Repeat only the lines from the line containing "const rollator = new THREE.Group();" through the line containing "obj.matrix_parent_inverse = Matrix.Identity(4)", both included, exactly as they stand.

══ Information shown ══

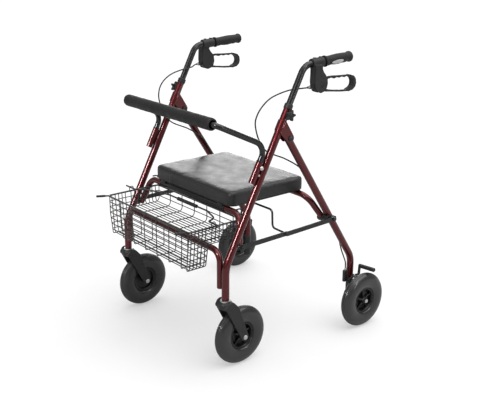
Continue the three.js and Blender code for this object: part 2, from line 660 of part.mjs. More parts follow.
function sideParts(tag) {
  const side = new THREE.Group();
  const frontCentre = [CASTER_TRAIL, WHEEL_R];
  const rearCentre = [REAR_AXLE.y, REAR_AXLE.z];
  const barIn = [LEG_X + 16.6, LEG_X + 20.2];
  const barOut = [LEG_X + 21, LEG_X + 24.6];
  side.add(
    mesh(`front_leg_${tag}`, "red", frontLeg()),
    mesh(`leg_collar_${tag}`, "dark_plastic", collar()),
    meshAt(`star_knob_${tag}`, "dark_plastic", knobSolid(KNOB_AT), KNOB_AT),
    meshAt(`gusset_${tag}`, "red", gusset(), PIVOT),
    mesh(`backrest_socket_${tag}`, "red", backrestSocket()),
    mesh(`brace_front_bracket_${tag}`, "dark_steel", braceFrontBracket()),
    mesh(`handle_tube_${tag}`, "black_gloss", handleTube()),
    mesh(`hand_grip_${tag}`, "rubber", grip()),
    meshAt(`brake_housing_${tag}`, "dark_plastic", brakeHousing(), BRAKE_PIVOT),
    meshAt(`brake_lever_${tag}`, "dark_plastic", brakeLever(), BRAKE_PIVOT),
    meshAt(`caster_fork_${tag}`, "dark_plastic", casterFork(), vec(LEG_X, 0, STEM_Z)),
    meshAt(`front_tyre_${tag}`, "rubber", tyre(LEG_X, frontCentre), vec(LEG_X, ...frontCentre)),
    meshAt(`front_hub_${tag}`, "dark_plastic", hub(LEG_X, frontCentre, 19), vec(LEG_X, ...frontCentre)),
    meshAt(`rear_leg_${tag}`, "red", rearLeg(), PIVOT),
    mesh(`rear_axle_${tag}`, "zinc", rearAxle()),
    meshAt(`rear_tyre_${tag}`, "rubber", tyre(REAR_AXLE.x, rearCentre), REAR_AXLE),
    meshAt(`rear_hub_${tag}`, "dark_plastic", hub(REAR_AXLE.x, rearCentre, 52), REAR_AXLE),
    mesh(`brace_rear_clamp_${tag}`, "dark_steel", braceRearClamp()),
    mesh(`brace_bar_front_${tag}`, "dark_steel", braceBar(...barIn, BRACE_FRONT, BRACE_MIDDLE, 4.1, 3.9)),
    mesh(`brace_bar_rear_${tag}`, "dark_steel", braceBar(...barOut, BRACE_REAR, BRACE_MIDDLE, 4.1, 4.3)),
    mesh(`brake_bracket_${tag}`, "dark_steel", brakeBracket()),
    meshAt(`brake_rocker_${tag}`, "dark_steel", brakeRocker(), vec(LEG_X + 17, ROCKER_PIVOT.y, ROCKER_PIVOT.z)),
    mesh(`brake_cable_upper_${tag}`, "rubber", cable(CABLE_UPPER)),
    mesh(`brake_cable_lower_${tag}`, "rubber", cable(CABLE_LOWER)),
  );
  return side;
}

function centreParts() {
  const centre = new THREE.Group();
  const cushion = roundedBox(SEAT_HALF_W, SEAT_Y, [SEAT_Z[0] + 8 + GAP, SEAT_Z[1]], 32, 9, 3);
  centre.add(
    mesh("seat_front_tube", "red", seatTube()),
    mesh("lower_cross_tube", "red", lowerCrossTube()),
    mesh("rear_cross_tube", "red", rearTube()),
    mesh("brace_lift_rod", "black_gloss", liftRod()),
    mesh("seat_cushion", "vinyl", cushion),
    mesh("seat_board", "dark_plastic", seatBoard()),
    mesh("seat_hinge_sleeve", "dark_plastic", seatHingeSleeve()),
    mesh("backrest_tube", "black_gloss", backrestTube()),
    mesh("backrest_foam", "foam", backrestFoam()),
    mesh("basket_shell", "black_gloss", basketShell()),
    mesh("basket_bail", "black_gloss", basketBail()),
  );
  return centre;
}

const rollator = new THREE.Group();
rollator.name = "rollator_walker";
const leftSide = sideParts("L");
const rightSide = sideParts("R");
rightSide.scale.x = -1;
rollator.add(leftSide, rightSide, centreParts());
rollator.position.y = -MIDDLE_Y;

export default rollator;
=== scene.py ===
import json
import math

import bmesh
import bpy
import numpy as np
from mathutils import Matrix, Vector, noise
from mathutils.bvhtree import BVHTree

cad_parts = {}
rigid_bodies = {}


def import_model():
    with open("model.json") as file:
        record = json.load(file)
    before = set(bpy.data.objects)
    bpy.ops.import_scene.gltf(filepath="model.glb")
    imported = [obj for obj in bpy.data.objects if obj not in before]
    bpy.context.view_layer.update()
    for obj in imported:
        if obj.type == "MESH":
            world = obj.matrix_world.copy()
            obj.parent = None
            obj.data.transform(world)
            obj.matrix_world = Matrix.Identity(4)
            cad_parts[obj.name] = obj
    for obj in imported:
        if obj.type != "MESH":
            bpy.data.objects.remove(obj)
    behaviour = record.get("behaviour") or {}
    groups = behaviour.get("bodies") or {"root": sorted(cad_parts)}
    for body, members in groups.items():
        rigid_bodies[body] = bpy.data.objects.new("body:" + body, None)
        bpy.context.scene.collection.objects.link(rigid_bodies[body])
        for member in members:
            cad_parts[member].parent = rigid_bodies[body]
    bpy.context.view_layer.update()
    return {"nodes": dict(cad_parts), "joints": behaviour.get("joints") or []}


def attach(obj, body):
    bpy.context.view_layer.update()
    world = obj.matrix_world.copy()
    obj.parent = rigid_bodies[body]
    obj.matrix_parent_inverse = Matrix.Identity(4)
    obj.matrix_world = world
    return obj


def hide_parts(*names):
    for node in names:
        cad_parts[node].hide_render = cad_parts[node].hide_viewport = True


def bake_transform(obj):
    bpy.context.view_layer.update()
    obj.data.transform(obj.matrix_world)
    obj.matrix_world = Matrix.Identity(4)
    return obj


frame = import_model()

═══

- **Finished exercise**
const rollator = new THREE.Group();
rollator.name = "rollator_walker";
const leftSide = sideParts("L");
const rightSide = sideParts("R");
rightSide.scale.x = -1;
rollator.add(leftSide, rightSide, centreParts());
rollator.position.y = -MIDDLE_Y;

export default rollator;
=== scene.py ===
import json
import math

import bmesh
import bpy
import numpy as np
from mathutils import Matrix, Vector, noise
from mathutils.bvhtree import BVHTree

cad_parts = {}
rigid_bodies = {}


def import_model():
    with open("model.json") as file:
        record = json.load(file)
    before = set(bpy.data.objects)
    bpy.ops.import_scene.gltf(filepath="model.glb")
    imported = [obj for obj in bpy.data.objects if obj not in before]
    bpy.context.view_layer.update()
    for obj in imported:
        if obj.type == "MESH":
            world = obj.matrix_world.copy()
            obj.parent = None
            obj.data.transform(world)
            obj.matrix_world = Matrix.Identity(4)
            cad_parts[obj.name] = obj
    for obj in imported:
        if obj.type != "MESH":
            bpy.data.objects.remove(obj)
    behaviour = record.get("behaviour") or {}
    groups = behaviour.get("bodies") or {"root": sorted(cad_parts)}
    for body, members in groups.items():
        rigid_bodies[body] = bpy.data.objects.new("body:" + body, None)
        bpy.context.scene.collection.objects.link(rigid_bodies[body])
        for member in members:
            cad_parts[member].parent = rigid_bodies[body]
    bpy.context.view_layer.update()
    return {"nodes": dict(cad_parts), "joints": behaviour.get("joints") or []}


def attach(obj, body):
    bpy.context.view_layer.update()
    world = obj.matrix_world.copy()
    obj.parent = rigid_bodies[body]
    obj.matrix_parent_inverse = Matrix.Identity(4)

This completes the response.